Отождествление с чем-то или с кем-то означает, что человек ведет себя, думает и чувствует так, как будто это что-то или кто-то есть он сам, как будто это составляет его самость. Какие процессы, физиологические и психические, обеспечивают отождествление, мы можем только догадываться. Оно совершается скорее всего бессознательно и осознается, если вообще осознается, позже, когда уже совершилось. В первую очередь бросается в глаза, что человек отождествляет себя со своими мыслями, чувствами, ощущениями, со своим телом. В сферу самости, вернее в «собственное Я», попадает немало из того, с чем мы постоянно сталкиваемся, к чему привыкаем. Оно отождествляется с нами, не спрашивая позволения, и, когда наши привычки и предпочтения меняются, избавиться от прежних отождествлений не так-то просто. Строго говоря, это вообще невозможно: ставшие неприемлемыми прежние отождествления лишь вытесняются в область «несобственного Я», которое тоже нам принадлежит (о «собственном» и «несобственном» Я см. в статьях в разделе «Индивидуальность. Личность. Психика»). По мере возрастного развития, сфера самости, точнее, сфера отождествления с самостью, уловляет все больше элементов действительности — от погремушки и материнского присутствия в младенчестве до реалий, казалось бы совсем внешних, вроде ласковой синевы небесного простора и повседневной работы в зрелые годы. Человек способен отождествлять себя с другими людьми, бытовыми вещами, одеждой, с животными и растениями (вспомним про тотемизм), с деревьями, цветами, местом обитания, реками и горами, с умершими и божествами, с персонажами из книг, фильмов, живописи, с музыкальными инструментами и произведениями, с компьютерами, с теми предметами и материалами, которые он обрабатывает, изготовляет или использует.
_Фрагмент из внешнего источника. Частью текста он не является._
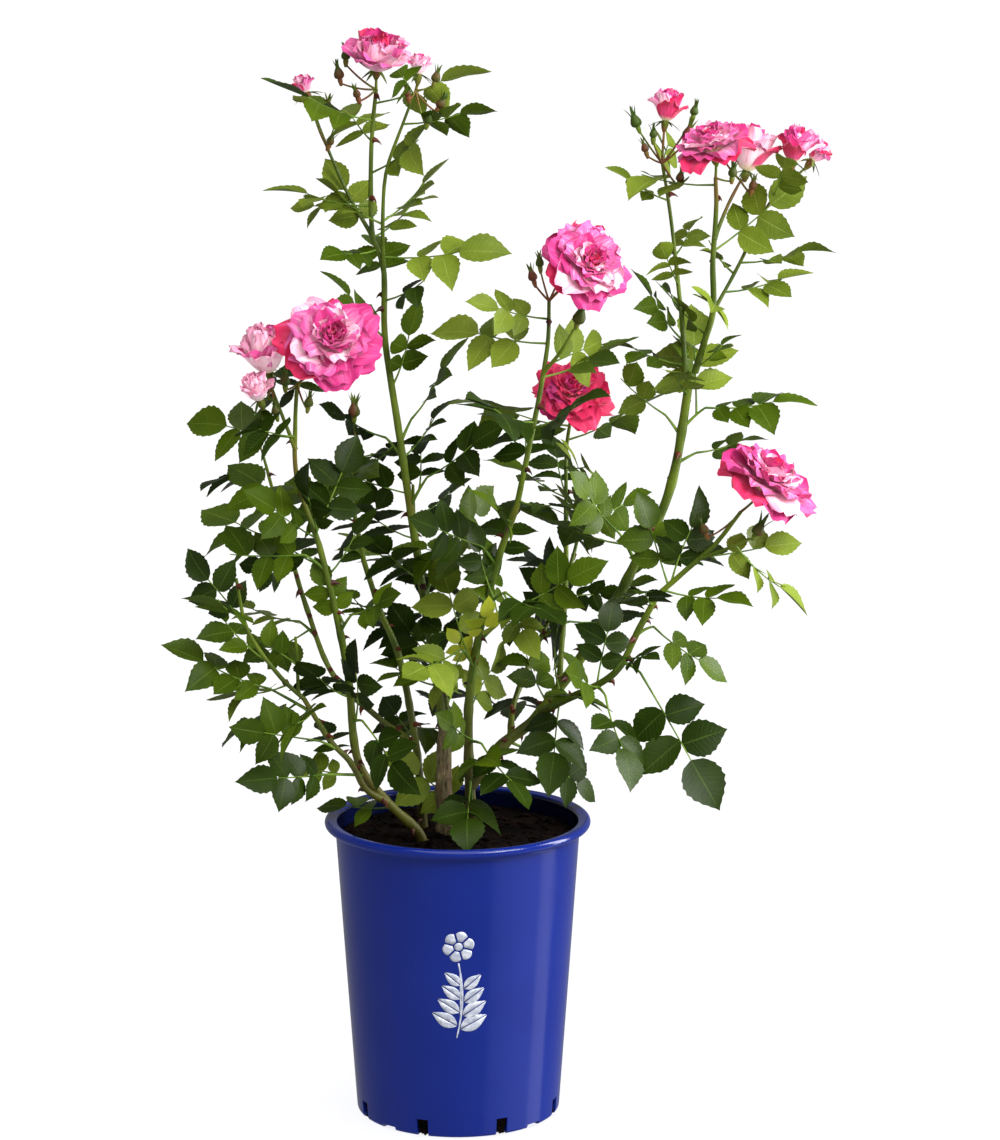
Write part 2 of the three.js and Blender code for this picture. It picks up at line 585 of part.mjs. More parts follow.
function makeSoil() {
  const bottom = POT.floor + CLEAR;
  const inside = (z) => wallRadius(z) - POT.wall - 2 * CLEAR;
  const top = [inside(SOIL.level), SOIL.shoulder, SOIL.flat, 0].map((radius) => [radius, SOIL.level]);
  const profile = [[0, bottom], [inside(bottom), bottom], ...top];
  const heap = lathe(profile, POT.sides);
  return solid(moveVertices(heap, (p) => {
    const r = Math.hypot(p.x, p.y);
    const angle = Math.atan2(p.y, p.x);
    if (p.z > bottom + 1 && r > SOIL.flat + 1) p.z += SOIL.heap * (Math.sin(3 * angle + r) + Math.cos(5 * angle));
  }));
}

// ---------------------------------------------------------------- assembly

const group = new THREE.Group();

function addNode(name, made, color, roughness) {
  const material = new THREE.MeshStandardMaterial({ color, roughness, metalness: 0, flatShading: true });
  const mesh = new THREE.Mesh(geometryOf(made), material);
  mesh.name = name;
  group.add(mesh);
}

const pot = makePot();
const soil = makeSoil();
addNode('pot', pot, COLOUR.pot, 0.3);
addNode('soil', soil, COLOUR.soil, 0.95);
remember('pot', pot, 'pot');
remember('soil', soil, 'pot');

// Each cane is cut where it leaves its parent, so that it seats on it with the gap that pieces keep.
const canes = new Map();
for (const cane of CANES) {
  const path = cane.path.map((p) => [...p]);
  if (!cane.parent) path.unshift([path[0][0], path[0][1], SOIL.level - SOIL.rooted]);
  const curve = curveThrough(path);
  const [foot, tip] = cane.radius;
  const options = { sides: foot > 5 ? 8 : 6, steps: path.length + 1, flare: cane.flare ?? 0 };
  const full = limb(curve, [foot, tip], options);
  const made = cane.parent
    ? largest(full.subtract(canes.get(cane.parent).guard))
    : full.trimByPlane([0, 0, 1], SOIL.level + CLEAR);
  const pastTip = vector(path.at(-1)).addScaledVector(curve.getTangent(1), CLEAR);
  const guard = limb(curveThrough([...path.slice(0, -1), pastTip.toArray()]), [foot + CLEAR, tip + CLEAR], options);
  canes.set(cane.name, { curve, made, guard });
  addNode(cane.name, made, cane.name === 'trunk' ? COLOUR.bark : COLOUR.cane, 0.6);
  remember(cane.name, made, 'cane');
}

function curveAtHeight(curve, height) {
  let best = 0;
  for (let t = 0; t <= 1; t += 0.01) {
    if (Math.abs(curve.getPoint(t).z - height) < Math.abs(curve.getPoint(best).z - height)) best = t;
  }
  return curve.getPoint(best);
}

// Joins a mass's pieces and cuts it clear of the cane that it grows on.
function finishMass(name, caneName, pieces) {
  const joined = wasm.Manifold.union(pieces).subtract(canes.get(caneName).guard);
  addNode(name, largest(joined), COLOUR.leaf, 0.5);
}

// The stems and flowers of every top come first, so that no leaf is dealt in their way.
const growing = [];
for (const top of TOPS) {
  const stem = curveThrough(top.path);
  const stems = [stem, ...top.twigs.map((twig) => curveThrough([twig.from, ...twig.path]))];
  const pieces = [limb(stem, top.radius, { sides: 4, steps: top.path.length })];
  stems.slice(1).forEach((twig) => pieces.push(limb(twig, TWIG_RADIUS, { sides: 3, steps: 3 })));
  top.flowers.forEach((flower) => pieces.push(...flowerPieces(flower, stems[flower.on])));
  pieces.forEach((piece) => remember(top.name, piece, 'stem'));
  growing.push({ ...top, stems, pieces });
}

for (const shoot of SHOOTS) {
  const root = curveAtHeight(canes.get(shoot.cane).curve, shoot.height);
  const reach = vector(shoot.reach);
  const span = reach.clone().sub(root);
  const stemLength = Math.max(span.length() - shoot.leafLength, SHORTEST_STEM);
  const end = root.clone().addScaledVector(span.clone().normalize(), stemLength);
  end.z += shoot.lift;
  const middle = root.clone().lerp(end, 0.5);
  middle.z += shoot.lift * STEM_BEND;
  const stem = new THREE.QuadraticBezierCurve3(root, middle, end);
  const pieces = [limb(stem, SHOOT_RADIUS, { sides: 3, steps: 2 })];
  remember(shoot.name, pieces[0], 'stem');
  growing.push({ ...shoot, stem, pieces, last: { end, reach } });
}

// A leaf whose tip comes to a named point, turned a little to one side or the other where it would touch something.
function leafTo(mass, root, reach, draw, swing) {
  const way = reach.clone().sub(root);
  const length = way.length() / LEAF_REACH;
  way.normalize();
  for (let tried = 0; tried < TRIES; tried += 1) {
    const turned = way.clone().applyAxisAngle(UP, Math.ceil(tried / 2) * (tried % 2 ? swing : -swing));
    if (addLeaf(mass.name, mass.pieces, root, turned, length, draw, mass.pairs ?? 1)) break;
  }
}

// The last leaf of each side shoot, which carries the crown's outline, comes first.
growing.forEach((mass, order) => {
  mass.random = seeded(mass.seed ?? 100 + order);
  if (!mass.last) return;
  const { end, reach } = mass.last;
  leafTo(mass, end, reach, { ...drawLeaf(mass.random), droop: 0 }, SHOOT_SWING);
});

// A top's leaf that comes to a named point, from the stem's point that lies a leaf's length below it.
function reachLeaf(mass, reach) {
  const draw = { ...drawLeaf(mass.random), droop: 0 };
  let best = null;
  mass.stems.forEach((stem) => {
    for (let t = 0.03; t < 0.99; t += 0.02) {
      const root = stem.getPoint(t);
      const over = Math.max(0, root.z - reach.z + OVERHANG);
      const miss = Math.abs(root.distanceTo(reach) - mass.leafLength) + OVERHANG_COST * over;
      if (!best || miss < best.miss) best = { root, miss };
    }
  });
  leafTo(mass, best.root, reach, draw, REACH_SWING);
}

for (const mass of growing) {
  if (mass.last) {
    const rest = { leaves: mass.leaves - 1, from: ON_SHOOTS.from, leafLength: mass.leafLength * ON_SHOOTS.size };
    dealLeaves(mass.name, mass.pieces, mass.stem, rest, mass.random);
  } else {
    (mass.reaches ?? []).forEach((reach) => reachLeaf(mass, vector(reach)));
    dealLeaves(mass.name, mass.pieces, mass.stems[0], { ...mass, pairs: 1 }, mass.random);
    mass.twigs.forEach((twig, i) => {
      const share = { leaves: twig.leaves, from: ON_TWIGS.from, leafLength: mass.leafLength * ON_TWIGS.size };
      dealLeaves(mass.name, mass.pieces, mass.stems[i + 1], share, mass.random);
    });
  }
  finishMass(mass.name, mass.cane, mass.pieces);
}

export default group;
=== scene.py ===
"""Looks of a garden rose bush in a round nursery pot.

Metres, +Z up. The origin is the middle of the pot's flat underside, and the front is -Y.
The bush grows from three tables: canes, the leafy tops that go on from them, and side shoots.
"""
import json
import math

import bmesh
import bpy
import numpy as np
from mathutils import Matrix, Vector, noise

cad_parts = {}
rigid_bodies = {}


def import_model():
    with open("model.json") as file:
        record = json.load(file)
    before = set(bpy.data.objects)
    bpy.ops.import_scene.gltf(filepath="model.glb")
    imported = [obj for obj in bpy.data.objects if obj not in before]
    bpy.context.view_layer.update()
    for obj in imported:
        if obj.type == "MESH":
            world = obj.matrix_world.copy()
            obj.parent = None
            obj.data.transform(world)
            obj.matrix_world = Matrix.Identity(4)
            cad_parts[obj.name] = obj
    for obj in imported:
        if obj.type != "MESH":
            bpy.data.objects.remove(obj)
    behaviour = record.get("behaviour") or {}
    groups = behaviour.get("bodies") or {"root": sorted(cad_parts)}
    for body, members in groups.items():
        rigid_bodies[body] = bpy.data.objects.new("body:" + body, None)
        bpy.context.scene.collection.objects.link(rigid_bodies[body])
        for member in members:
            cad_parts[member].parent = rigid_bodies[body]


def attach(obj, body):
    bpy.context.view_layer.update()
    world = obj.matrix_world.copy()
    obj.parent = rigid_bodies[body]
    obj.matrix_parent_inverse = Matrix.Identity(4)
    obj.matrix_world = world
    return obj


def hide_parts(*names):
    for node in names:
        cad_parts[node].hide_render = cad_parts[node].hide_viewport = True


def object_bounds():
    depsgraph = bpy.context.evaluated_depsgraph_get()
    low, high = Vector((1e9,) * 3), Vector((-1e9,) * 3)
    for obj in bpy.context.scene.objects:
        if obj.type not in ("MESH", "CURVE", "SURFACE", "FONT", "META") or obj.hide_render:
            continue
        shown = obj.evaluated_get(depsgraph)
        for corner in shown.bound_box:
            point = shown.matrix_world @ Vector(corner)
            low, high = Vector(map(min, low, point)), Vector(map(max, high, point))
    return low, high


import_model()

cad_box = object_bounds()

BODY = "root"
UP = Vector((0, 0, 1))

# ---------------------------------------------------------------- driving sizes

POT_HEIGHT = 0.256
LIP_RADIUS = 0.113
NECK_RADIUS = 0.104
FOOT_RADIUS = 0.087
LIP_HEIGHT = 0.0075
WALL = 0.0022
POT_FLOOR = 0.006
POT_SIDES = 160
SLOTS = 8
SLOT_WIDTH = 0.010
SLOT_HEIGHT = 0.015
SLOT_START = 25.5  # degrees from the front
GROOVES = 4
GROOVE_WIDTH = 0.015
GROOVE_HEIGHT = 0.0035
GROOVE_START = 48
SEAT_RADIUS = 0.030

SOIL_LEVEL = 0.240
SOIL_GAP = 0.0006
SOIL_RINGS = 44
SOIL_SIDES = 144
CRUMBS = 420
SLOT_CRUMBS = 22
SLOT_CRUMB_SIZES = (0.0008, 0.0009)  # at least, and as much more by chance
SLOT_DEPTH = 0.03  # how far the drain slots run in under the soil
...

Самое элементарное психосоматическое явление — ощущение, возникающее от действия чего-то находящегося за пределами нашего тела, уже содержит в себе отождествление нашего тела и психики с тем, что существует вне их и служит причиной ощущения. Когда мы что-то стараемся получше понять, вникнуть во что-то — в широком смысле, не только умом, — включаются механизмы отождествления. Одновременно с желанием постижения нами движет, пусть даже едва заметная, симпатия к предмету понимания. Чем меньше симпатия, тем упрощеннее понимание, тем больше в нем сугубо рационального и чисто утилитарного. Поэтому мы не в состоянии как следует понять существо того, что нас заведомо отталкивает от него. Понимание, отождествление, симпатия — это в какой-то мере единое явление.
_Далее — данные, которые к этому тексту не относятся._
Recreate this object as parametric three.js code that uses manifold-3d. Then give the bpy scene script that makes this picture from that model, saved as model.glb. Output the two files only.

Обособление и отождествление — две силы, равнодействующая которых определяет облик каждого социума. Обособление реализует прирожденную установку на изоляцию самости, а «объем» последней, как мы знаем, обусловлен энергией отождествления. Ежели бы отождествление не имело препятствий и его энергия была бы неограниченной, человек, как некая индивидуальная особность, перестал бы существовать и не отличал бы себя от окружающего, — благодаря стремлению к обособлению этого не происходит, так как указанное стремление ставит пределы отождествлению. Сочетание того и другого в каждом обществе создает самости разных видов и уровней: индивидуумы, семьи, социальные, географические, национальные, культурные объединения.

Та часть внешнего мира, с которой мы тесно отождествились, будучи чем-то внешним, одновременно является и внутренним, то есть частью нас самих. Чем меньше отождествление с чем-либо, тем больше по отношению к нам оно оказывается внешним. Вообще говоря, все на свете, весь мир, в той мере, в какой мы его ощущаем, воспринимаем, понимаем, в той или иной степени отождествляется с нашей самостью, а между теми элементами действительности, степень отождествления с которыми невелика, и элементами более отождествившимися как раз и пролегает граница между внешним и внутренним, граница, впрочем, весьма изломанная, прерывистая, смутная. Возможно, именно поэтому мы толком не знаем, что мы такое, и где кончается наша самость; отсюда же и вечные споры философов. Иммануил Кант полагал, что внешний мир как бы разделен на два уровня: один уровень — это то, что доступно нашим органам чувств, другой (ноуменальный), — что может быть только помыслено, да и то без малейших подробностей. Кантовский ноуменальный мир, «мир в себе» — это как раз то самое, с чем отождествление происходит в минимальной степени. Из-за неясности и спорности границы между внешним и внутренним, притом границы по-разному пролегающей у разных людей, наверное и было придумано чересчур простое решение сей проблемы: внутреннее — это, дескать, наши мысли, чувства и наше тело, все же остальное — внешнее. С таким решением, вероятно, согласятся многие современные люди, но люди прошлых времен согласятся далеко не все: не случайно же когда-то предполагали, что и мысли и чувства привносятся в нас, пусть и не полностью, какими-то иными существами, да и сейчас для немалого числа религиозных людей это так...

Ощущение превосходства и уверенность в нем проистекают из чувства власти над чем-либо (чувства, может быть, иллюзорного). Когда человек отождествляет себя с чем-то (кем-то), он тем самым подчиняется чему-то (кому-то), но, одновременно, подчиняет это себе, приобретает власть над отождествленным, ибо отождествляемое входит в его самость, принадлежит ей. Следовательно, мы бы никогда не испытывали превосходства, если бы не обладали способностью к отождествлению. То, с чем мы отождествляемся, подвластно нам, хотя и мы сами подвластны ему...

Свободу часто понимают, как расширение нашей самости, в чем состоит и жажда богатства. Но расширение самости всегда означает, что мы выходим за прежние пределы самих себя, отождествляясь с тем, что раньше было внешним для нас. И, как было отмечено выше, это означает также, что мы подчиняем себя бывшему внешним. Таким образом, свобода подобного рода и обогащение, обеспечивая превосходство, ставит нас в подчиненное положение к чему-то внешнему, принятому нашей самостью за свое.